For the foregoing reasons, plaintiffs' motions for judgment on the pleadings are GRANTED and defendants' motion are DENIED.

The Court will hold a telephone status conference in this case on June 27, 2012, at 9:30 a.m. to address any next steps in this case. If the parties believe this case can be closed without any further discussion, they should so notify the Court in writing. If the parties have different understandings about the posture of this case, especially in light of the fact that the Court has not addressed certain plaintiffs' state law claims, the Court will hold the conference to determine the best course of action going forward.
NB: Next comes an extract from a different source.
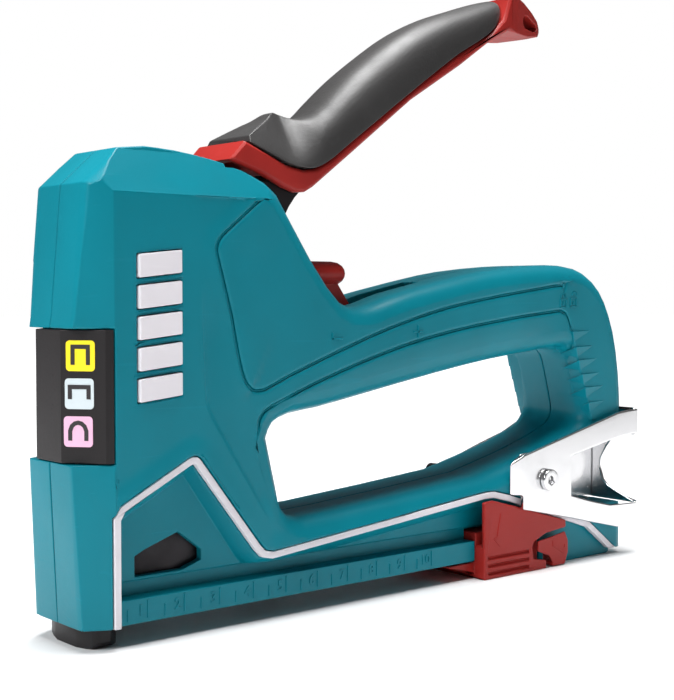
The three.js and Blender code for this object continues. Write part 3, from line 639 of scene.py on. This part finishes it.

Counsel for the Alcantara plaintiffs is instructed to arrange all counsel on the line and then call the Court at (914) 390-4261.

The Clerk is instructed to terminate the pending motions. (Case No. 11 CV 1471, Docs. #32, 36, 49, 51; Case No. 11 CV 9203, Doc. #41; Case No. 12 CV 141, Docs. #32, 46, 54; Case No. 12 CV 142, Docs. #28, 49, 66; Case No. 12 CV 913, Docs. #43, 49.)

SO ORDERED.

FootNotes


1. Plaintiffs in Martinez did not file a separate motion for judgment on the pleadings but, with Court approval, joined in the motions filed in the Scott and Blackwell cases.
2. Plaintiffs each allege that they have met the years of service requirement.
3. The complaints do not specify what qualifies a participant for one plan versus the other. At the conference held on March 12, 2012, counsel indicated that participation is determined by the participant's employer.
4. As all plaintiffs allege they either meet or are unaffected by the 1998 requirement that participants have ten years of service, they are eligible to age into the pension.